Фогер выдержал паузу. Хотя никто не задавал ему никакого вопроса, вдруг неожиданно повисла тишина — чувствовалось, что сейчас что-то будет сказано. Что-то очень важное.
— Вот вы все считаете меня бездушным денежным мешком, — Фогер говорил тихо, чуть склонив голову и глядя на носки своих туфель. — Знаете, наверное, вы правы. Меня в самом деле прежде всего интересует выгода. Почти всегда. Но сейчас я сделал всё для того, чтобы обеспечить двум замечательным спортсменам, отдавших себя найтмарингу целиком, надлежащий уход до конца их дней. Или до полного выздоровления — доктора полагают, что шанс на это есть. Мизерный, но все-таки есть. Давайте молиться, чтобы чудо всё же произошло!
— Зентора и Хилл будут помещены в санаторий во Флориде? — никто не понимал, куда клонит Фогер, излагая всем известные вещи.
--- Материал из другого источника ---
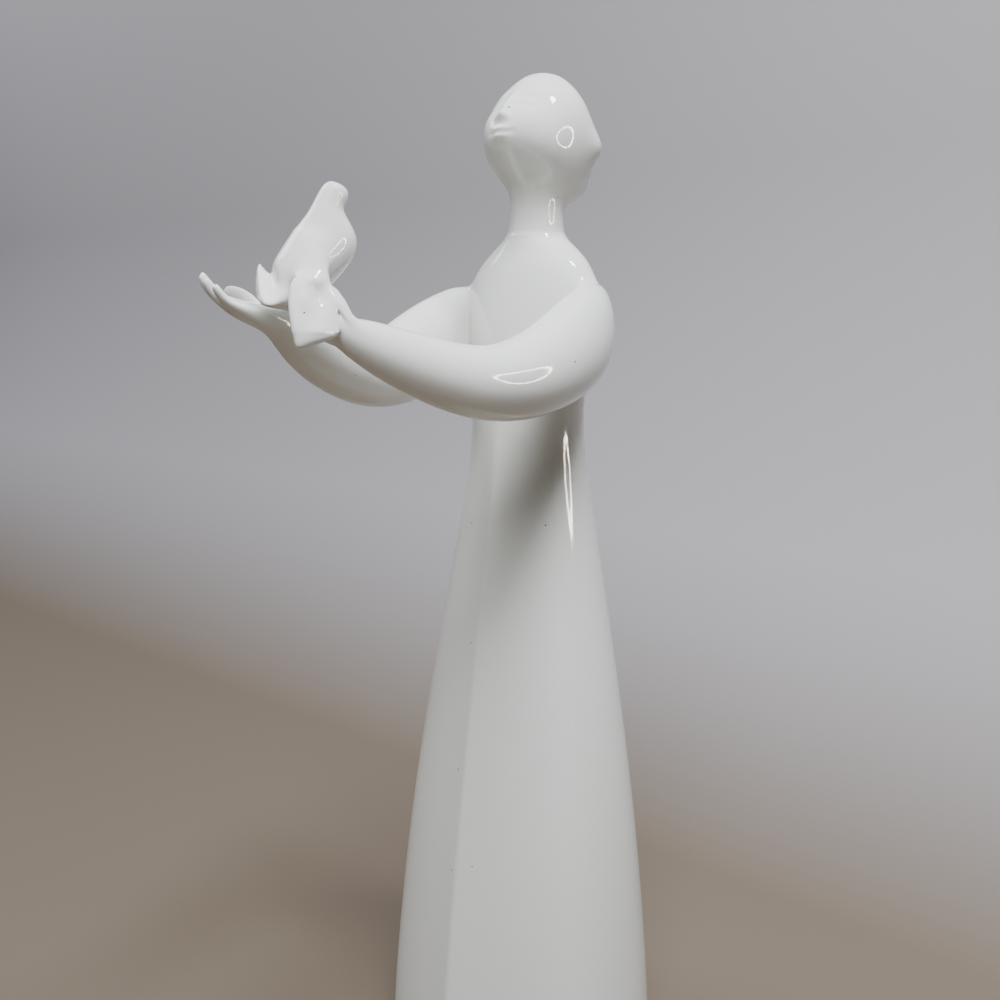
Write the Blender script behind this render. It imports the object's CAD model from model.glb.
# A glazed porcelain figurine: a woman in a long flared gown who holds out a dove
# on her open palms. Metres, +Z up. She faces -Y and her left side is +X.
from math import atan2, cos, hypot, radians, sin, sqrt

import bmesh
import bpy
import numpy as np
from mathutils import Matrix, Vector
from mathutils.bvhtree import BVHTree


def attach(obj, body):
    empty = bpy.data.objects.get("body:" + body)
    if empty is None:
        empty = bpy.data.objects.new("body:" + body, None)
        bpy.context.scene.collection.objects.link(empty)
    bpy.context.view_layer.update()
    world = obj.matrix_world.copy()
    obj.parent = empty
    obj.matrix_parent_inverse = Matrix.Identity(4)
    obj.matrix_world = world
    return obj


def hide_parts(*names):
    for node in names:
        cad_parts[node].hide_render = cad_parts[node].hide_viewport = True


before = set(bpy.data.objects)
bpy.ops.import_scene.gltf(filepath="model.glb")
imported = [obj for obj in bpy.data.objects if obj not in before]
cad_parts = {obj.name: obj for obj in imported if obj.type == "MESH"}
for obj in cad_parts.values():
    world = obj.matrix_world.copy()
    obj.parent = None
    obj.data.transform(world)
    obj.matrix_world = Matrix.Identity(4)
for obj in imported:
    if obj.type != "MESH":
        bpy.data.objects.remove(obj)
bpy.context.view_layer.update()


# The gown, the torso and the neck: slip-cast porcelain, one hollow tube that
# widens from a narrow waist to a round foot, with a soft ridge down its front.

UNIT = 0.001
UP = Vector((0, 0, 1))
LEFT_TURNS = (0, 11, 23, 36, 50, 64, 81, 99, 116, 130, 144, 157, 169, 180)
COLUMNS = 2 * (len(LEFT_TURNS) - 1)
WAIST_LEVEL = 134.0
HEM_RADIUS = 28.2
WAIST_RADIUS = 11.5
NECK_RADIUS = 5.3
FOOT_ROUNDING = 0.7
GOWN_LEVELS = (3.0, 14.0, 44.0, 76.0, 106.0, 128.0)
GOWN_SWELL = 0.75
GOWN_SWELL_POWER = 1.5
# The gown's half width and its reach to the front and back, as shares of its radius.
GOWN_WIDE = 1.04
GOWN_FRONT = 0.935
GOWN_FRONT_FLATTENING = 0.165
GOWN_BACK = 0.95
FLANK_SWELL = 0.085
RIDGE_HEIGHT = 0.05
RIDGE_TURN = 52
RIDGE_FLATNESS = 0.45
RIDGE_CREASE = 0.8


def point(x, y, z):
    """A place given in millimetres."""
    return Vector((x, y, z)) * UNIT


def ease(share):
    """Zero to one with level ends."""
    share = max(0.0, min(1.0, share))
    return share * share * (3 - 2 * share)


def column_turns():
    """Turns from the front of all the corners of a body ring, in radians."""
    right_side = [360 - turn for turn in reversed(LEFT_TURNS[1:-1])]
    return [radians(turn) for turn in list(LEFT_TURNS) + right_side]


def body_ring(level, middle, half_width, front, back, tilt=0.0):
    """Corners of one ring of the body, tipped back by tilt."""
    corners = []
    for turn in column_turns():
        reach = front if cos(turn) > 0 else back
        across = half_width * sin(turn)
        along = -reach * cos(turn)
        place = (across, middle + along * cos(tilt), level - along * sin(tilt))
        corners.append(point(*place))
    return corners


def gown_radius(level):
    """The gown widens from the waist to the hem in one long swelling line."""
    down = 1 - level / WAIST_LEVEL
    share = down + GOWN_SWELL * down ** GOWN_SWELL_POWER * (1 - down)
    return WAIST_RADIUS + (HEM_RADIUS - WAIST_RADIUS) * share


def gown_ring(level, inset=0.0):
    """A ring of the gown: two flat planes that meet in a ridge, between full flanks."""
    radius = gown_radius(level) - inset
    front = GOWN_FRONT - GOWN_FRONT_FLATTENING * level / WAIST_LEVEL
    back = GOWN_BACK * radius
    corners = body_ring(level, 0.0, GOWN_WIDE * radius, front * radius, back)
    fullness = FLANK_SWELL * ease(2 * (1 - level / WAIST_LEVEL))
    ridge = front * (1 + RIDGE_HEIGHT) * radius * UNIT
    end = Vector((sin(radians(RIDGE_TURN)) * GOWN_WIDE, cos(radians(RIDGE_TURN)) * front))
    end *= radius * UNIT * (1 + fullness)
    for corner, turn in zip(corners, column_turns()):
        if cos(turn) > 0:
            corner.xy *= 1 + fullness * sin(2 * turn) ** 2
        if cos(turn) > cos(radians(RIDGE_TURN)):
            plane = ridge + (end.y - ridge) * abs(corner.x) / end.x
            corner.y += (-plane - corner.y) * RIDGE_FLATNESS
    corners[0].y = -ridge
    return corners


def torso_rings():
    """Rings from the waist to the throat: level, middle, half width, front and back."""
    neck = NECK_RADIUS
    return [
        body_ring(138.0, 0.2, 12.0, 9.4, 10.6),
        body_ring(146.0, 0.5, 13.2, 9.2, 10.4),
        body_ring(154.5, 1.1, 14.8, 8.8, 9.4),
        body_ring(162.8, 1.7, 15.4, 7.6, 8.0),
        body_ring(167.0, 2.2, 13.4, 6.9, 7.0),
        body_ring(170.0, 2.7, 10.0, 6.3, 6.2),
        body_ring(172.2, 2.9, 6.9, neck + 0.7, neck + 0.5),
        body_ring(173.3, 3.0, neck + 0.3, neck + 0.25, neck + 0.2),
        body_ring(178.4, 3.2, neck, neck - 0.1, neck),
    ]


def extrude_ring(mesh, ring, corners):
    """Extrudes a closed ring of vertices to new corners and returns the new ring."""
    edges = [mesh.edges.get(pair) for pair in zip(ring, ring[1:] + ring[:1])]
    made = bmesh.ops.extrude_edge_only(mesh, edges=edges)["geom"]
    fresh = {part for part in made if isinstance(part, bmesh.types.BMVert)}
    following = []
    for vertex, corner in zip(ring, corners):
        partner = next(edge.other_vert(vertex) for edge in vertex.link_edges
                       if edge.other_vert(vertex) in fresh)
        partner.co = corner
        following.append(partner)
    return following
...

И вопрос был почти риторический — другого санатория для бывших найтмареров пока не существовало.
— Разумеется. Но они будут не только в одном санатории. Доктор Велберг, один из ведущих специалистов в лечении подобного рода заболеваний, высказал мнение, что оптимальным решением в сложившейся ситуации будет помещение Зенторы и Хилла в одну палату…
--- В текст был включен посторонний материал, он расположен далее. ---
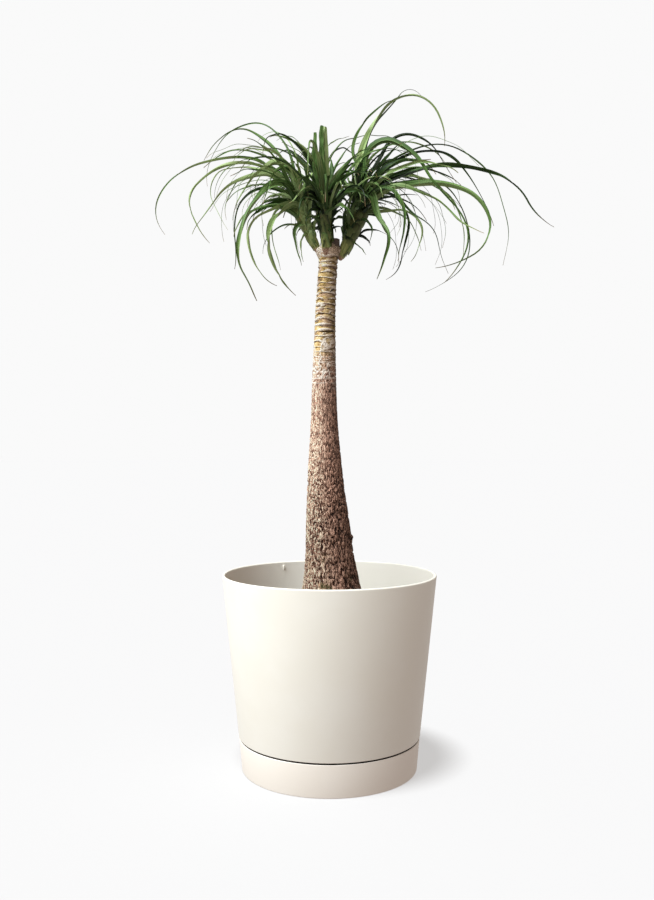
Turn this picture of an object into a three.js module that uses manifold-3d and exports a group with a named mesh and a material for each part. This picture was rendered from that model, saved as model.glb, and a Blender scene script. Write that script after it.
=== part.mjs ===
// A ponytail palm in a tapered round planter that stands in its own saucer.
// Millimetres, +Z up. The origin is on the planter's axis, on the floor under the saucer.
// Azimuths are in degrees about +Z: 0 is +X (right), 90 is +Y (back), 270 is -Y (front).

import * as THREE from 'three';
import { mergeVertices } from 'three/addons/utils/BufferGeometryUtils.js';
import Module from 'manifold-3d';

const wasm = await Module();
wasm.setup();

// ---------------------------------------------------------------- driving dimensions

const GAP = 0.3; // air between two pieces that rest on each other
const WELD = 1e-3; // corners closer than this are one corner
const ROUND_SIDES = 48; // sides of the planter, the saucer and the soil

const SAUCER = {
  height: 44.8,
  footRadius: 122.4,
  rimRadius: 126.4,
  wall: 3.6,
  floor: 4,
};

const POT = {
  rimHeight: 270.2,
  rimRadius: 150,
  seamHeight: 46.4, // underside of the shoulder, just above the saucer's lip
  seamRadius: 126.9,
  plinthRadius: 120.4, // the narrow lower part that stands inside the saucer
  footRadius: 117,
  wall: 4,
  footRing: 5, // how far the foot ring lifts the floor
  floor: 4,
  drainRadius: 6,
  drainCircle: 68,
  drainCount: 4,
  notchWidth: 14, // water ways through the foot ring
};

const LUG = { azimuth: 119, width: 3, height: 7, depth: 2.2, drop: 5 };

const SOIL = { level: 214, relief: 2.4, rings: 7 };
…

— Зентора и Хилл в одной палате?! — этот вопрос выдохнуло сразу несколько репортеров.
Остальные стояли, раскрыв рот.
— Да. Я не мог не прислушаться…
Последние слова Максимилиана Фогера потонули в жутком гвалте и топоте ног. Десятки человек расталкивали друг друга и неслись к своим машинам, доставая на ходу телефоны. Через минуту на месте недавнего скопления народа в полной тишине стояли двое. Филипп Горинштейн улыбался. На этот раз сложно было сказать, что выражала его улыбка.
— Ты всё сделал здорово, Макс.
— Грех не воспользоваться такой идеей. Спасибо, Пи-Джи!